Overbrook Park: Marc Reason Leads The Way For Civic Association
For nearly two years, Marc Reason, 47, has been president of the Overbrook Park Civic Association. Reason doesn’t only work as the president of the OPCA, he is a teacher at the Harambee Institute of Science and Technology Charter School, head of a local community basketball league as well as a youth group leader in his church. Besides being a beacon of information for the community, Reason and his group participate in multiple monthly outreach programs. Newly painted railings, which were once a chipped up mess, lead to the OPCA community center in the heart of Rose Playground, located just off 75th Street and Lansdowne Avenue, near Haverford Avenue. Inside the building, there is an open area to set up tables and chairs for meetings, birthdays and graduation parties. Reason explained what being the president of the OPCA entails and how this group remains an active member of the West Philadelphia community.
What does the Overbrook Park Civic Association do in the community?
Our primary function is to, number one, keep the community informed about events and things that are going on in the community. That’s zoning, nuisance and business. We also do beautification; we plant flowers and clean up the area regularly. We do free movie nights and Community Day, where we feed the neighbors and have music, games and give out free book bags to the kids for school. Lastly, we act as a liaison between Councilman (Curtis) Jones’ office and also other city officials in the community. A lot of times, the information comes to us and we disseminate it through the community.
How would you explain to others what this community is like?
Our community is Overbrook Park, even though we are a part of West Philadelphia. We are a middle class neighborhood. Roughly 4,000 to 5,000 people live here. It’s a mixture of maybe 60/40 homeowners to renters. Most of our community is a working class community. The community is very engaged. When things happen, our community is really willing to come out and support.

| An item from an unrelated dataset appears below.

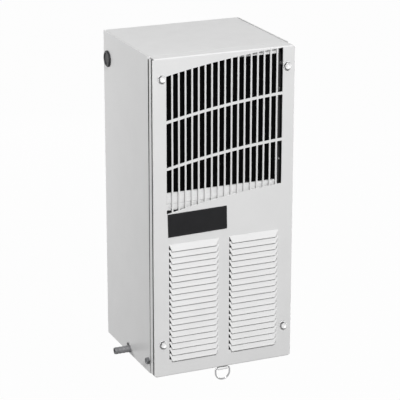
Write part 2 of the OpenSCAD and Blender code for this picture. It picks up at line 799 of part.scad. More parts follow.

How has the OPCA made a difference in the community?
A couple of months ago, we were having problems with the traffic lights down the hill from Rose Park. The city did a study taking the traffic lights out, and all the traffic was rushing down the hill. We stayed on it, had the news here, had councilmen out here, we even had Congressman Bob Brady come out. We got it changed, because if there’s one thing they know about this community outside of everything else, is that we vote. A lot of times, candidates don’t really have to canvass here because we vote in this neighborhood.
What are some challenges that face the OPCA?
Our biggest challenge is that we still are not able to reach all the residents. I wish we could get a bigger proportion to come out. Our goal this year is to increase membership and increase engagement. The more people that are engaged and involved I think the less challenges we will have.
What made you want to become a leader in the community?
I love teaching. I’ve been teaching now for 16 years. You can’t have a civic association without a president, and the former president did about three terms, and you only really need to do one term. Since I came to the meetings and was able to get information for my family, I ran unopposed and took over the civic association because we need this here; it’s very vital to the community.